┌──
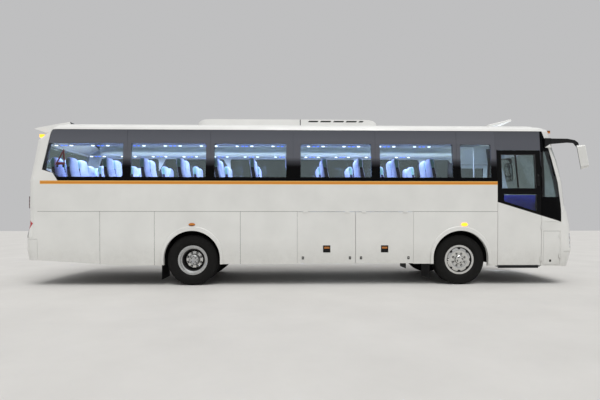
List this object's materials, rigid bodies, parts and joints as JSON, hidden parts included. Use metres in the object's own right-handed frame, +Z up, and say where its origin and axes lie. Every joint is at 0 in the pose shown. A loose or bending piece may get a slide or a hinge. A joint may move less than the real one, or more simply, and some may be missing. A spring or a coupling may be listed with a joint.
{
  "type": "coach bus",
  "caption": "Single-deck right-hand-drive touring coach with a driver's door, luggage flaps, roof air unit and twin rear wheels.",
  "frame": {"origin": "on the ground, under the middle of the outer box: bumper to the mirrors' leading edge, and mirror to mirror", "axes": "+X forward, +Y to the coach's left, +Z up"},
  "size_m": [12.0499, 3.206, 3.8257],
  "materials": {
    "body_enamel": "gloss white enamel",
    "black_enamel": "gloss black enamel",
    "chassis_paint": "satin black chassis paint",
    "tank_metal": "satin",
    "cast_iron": "rough cast",
    "floor_covering": "matt",
    "rubber": "matt",
    "tyre_rubber": "matt",
    "wheel_chrome": "bright",
    "tinted_glass": "tinted",
    "lamp_lens": "clear moulded",
    "black_plastic": "grained",
    "rack_plastic": "satin",
    "seat_fabric": "woven",
    "curtain_cloth": "woven"
  },
  "bodies": {
    "coach": {"chassis_frame": "chassis_paint", "body_bearers": "chassis_paint", "luggage_bays": "chassis_paint", "engine_block": "cast_iron", "front_axle": "chassis_paint", "rear_axle": "chassis_paint", "leaf_springs": "chassis_paint", "prop_shaft": "chassis_paint", "tanks_and_exhaust": "tank_metal", "floor_deck": "floor_covering", "underfloor_linings": "chassis_paint", "mud_flaps": "rubber", "side_panels": "body_enamel", "window_frames": "black_enamel", "side_glass": "tinted_glass", "roof_panel": "body_enamel", "roof_unit": "body_enamel", "front_panel": "body_enamel", "rear_panel": "body_enamel", "rear_visor": "body_enamel", "end_glass": "tinted_glass", "bumpers": "body_enamel", "lamps": "lamp_lens", "mirrors": "body_enamel", "wipers": "black_plastic", "passenger_seats": "seat_fabric", "driver_seat": "seat_fabric", "dashboard": "black_plastic", "racks_and_handrails": "rack_plastic", "cab_curtain": "curtain_cloth"},
    "knuckle_left": {"knuckle_left": "cast_iron"},
    "knuckle_right": {"knuckle_right": "cast_iron"},
    "track_rod": {"track_rod": "chassis_paint"},
    "steering_wheel": {"steering_wheel": "black_plastic"},
    "wheel_front_left": {"front_left_tyre": "tyre_rubber", "front_left_rim": "wheel_chrome"},
    "wheel_front_right": {"front_right_tyre": "tyre_rubber", "front_right_rim": "wheel_chrome"},
    "wheel_rear_left": {"rear_left_tyres": "tyre_rubber", "rear_left_rims": "wheel_chrome"},
    "wheel_rear_right": {"rear_right_tyres": "tyre_rubber", "rear_right_rims": "wheel_chrome"},
    "driver_door": {"driver_door": "body_enamel", "driver_door_glass": "tinted_glass"},
    "passenger_door": {"passenger_door": "body_enamel", "passenger_door_glass": "tinted_glass"},
    "luggage_flap_right_1": {"luggage_flap_right_1": "body_enamel"},
    "luggage_flap_right_2": {"luggage_flap_right_2": "body_enamel"},
    "luggage_flap_left_1": {"luggage_flap_left_1": "body_enamel"},
    "luggage_flap_left_2": {"luggage_flap_left_2": "body_enamel"},
    "service_flap": {"service_flap": "body_enamel"},
    "boot_door": {"boot_door": "body_enamel"},
    "roof_hatch": {"roof_hatch": "body_enamel"}
  },
  "joints": [
    {"name": "steer_left", "type": "hinge", "parent": "coach", "child": "knuckle_left", "pos_m": [3.335, 0.93, 0.54], "axis": [0, 0, 1], "range_deg": [-36, 36]},
    {"name": "spin_front_left", "type": "hinge", "parent": "knuckle_left", "child": "wheel_front_left", "pos_m": [3.335, 1.1, 0.54], "axis": [0, 1, 0], "continuous": true},
    {"name": "spin_rear_left", "type": "hinge", "parent": "coach", "child": "wheel_rear_left", "pos_m": [-2.445, 0.9375, 0.54], "axis": [0, 1, 0], "continuous": true},
    {"name": "steer_right", "type": "hinge", "parent": "coach", "child": "knuckle_right", "pos_m": [3.335, -0.93, 0.54], "axis": [0, 0, 1], "range_deg": [-36, 36]},
    {"name": "spin_front_right", "type": "hinge", "parent": "knuckle_right", "child": "wheel_front_right", "pos_m": [3.335, -1.1, 0.54], "axis": [0, 1, 0], "continuous": true},
    {"name": "spin_rear_right", "type": "hinge", "parent": "coach", "child": "wheel_rear_right", "pos_m": [-2.445, -0.9375, 0.54], "axis": [0, 1, 0], "continuous": true},
    {"name": "track_rod_pin", "type": "hinge", "parent": "knuckle_left", "child": "track_rod", "pos_m": [3.095, 0.93, 0.443], "axis": [0, 0, 1], "range_deg": [-36, 36]},
    {"name": "turn_steering_wheel", "type": "hinge", "parent": "coach", "child": "steering_wheel", "pos_m": [5.095, -0.735, 1.8], "axis": [-0.6426, 0, 0.7662], "range_deg": [-576, 576]},
    {"name": "open_driver_door", "type": "hinge", "parent": "coach", "child": "driver_door", "pos_m": [5.105, -1.308, 1.6], "axis": [0, 0, 1], "range_deg": [0, 75]},
    {"name": "open_passenger_door", "type": "hinge", "parent": "coach", "child": "passenger_door", "pos_m": [5.105, 1.308, 1.6], "axis": [0, 0, -1], "range_deg": [0, 85]},
    {"name": "open_luggage_flap_right_1", "type": "hinge", "parent": "coach", "child": "luggage_flap_right_1", "pos_m": [0.427, -1.308, 1.583], "axis": [-1, 0, 0], "range_deg": [0, 85]},
    {"name": "open_luggage_flap_right_2", "type": "hinge", "parent": "coach", "child": "luggage_flap_right_2", "pos_m": [1.683, -1.308, 1.583], "axis": [-1, 0, 0], "range_deg": [0, 85]},
    {"name": "open_luggage_flap_left_1", "type": "hinge", "parent": "coach", "child": "luggage_flap_left_1", "pos_m": [0.427, 1.308, 1.583], "axis": [1, 0, 0], "range_deg": [0, 85]},
    {"name": "open_luggage_flap_left_2", "type": "hinge", "parent": "coach", "child": "luggage_flap_left_2", "pos_m": [1.683, 1.308, 1.583], "axis": [1, 0, 0], "range_deg": [0, 85]},
    {"name": "open_service_flap", "type": "hinge", "parent": "coach", "child": "service_flap", "pos_m": [5.5185, -1.308, 0.8], "axis": [0, 0, 1], "range_deg": [0, 80]},
    {"name": "open_boot_door", "type": "hinge", "parent": "coach", "child": "boot_door", "pos_m": [-5.975, 0, 1.995], "axis": [0, 1, 0], "range_deg": [0, 80]},
    {"name": "close_roof_hatch", "type": "hinge", "parent": "coach", "child": "roof_hatch", "pos_m": [4.377, 0, 3.633], "axis": [0, 1, 0], "range_deg": [-60, 14]}
  ],
  "couplings": [
    {"joint": "steer_right", "follows": "steer_left", "ratio": 1},
    {"joint": "track_rod_pin", "follows": "steer_left", "ratio": -1},
    {"joint": "turn_steering_wheel", "follows": "steer_left", "ratio": 16}
  ]
}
└──
▶ _SHORT TASK_: Filter the data, keeping only the lines that contain "bodies".

▶ _RESPONSE TO THE TASK_:
List this object's materials, rigid bodies, parts and joints as JSON, hidden parts included. Use metres in the object's own right-handed frame, +Z up, and say where its origin and axes lie. Every joint is at 0 in the pose shown. A loose or bending piece may get a slide or a hinge. A joint may move less than the real one, or more simply, and some may be missing. A spring or a coupling may be listed with a joint.
  "bodies": {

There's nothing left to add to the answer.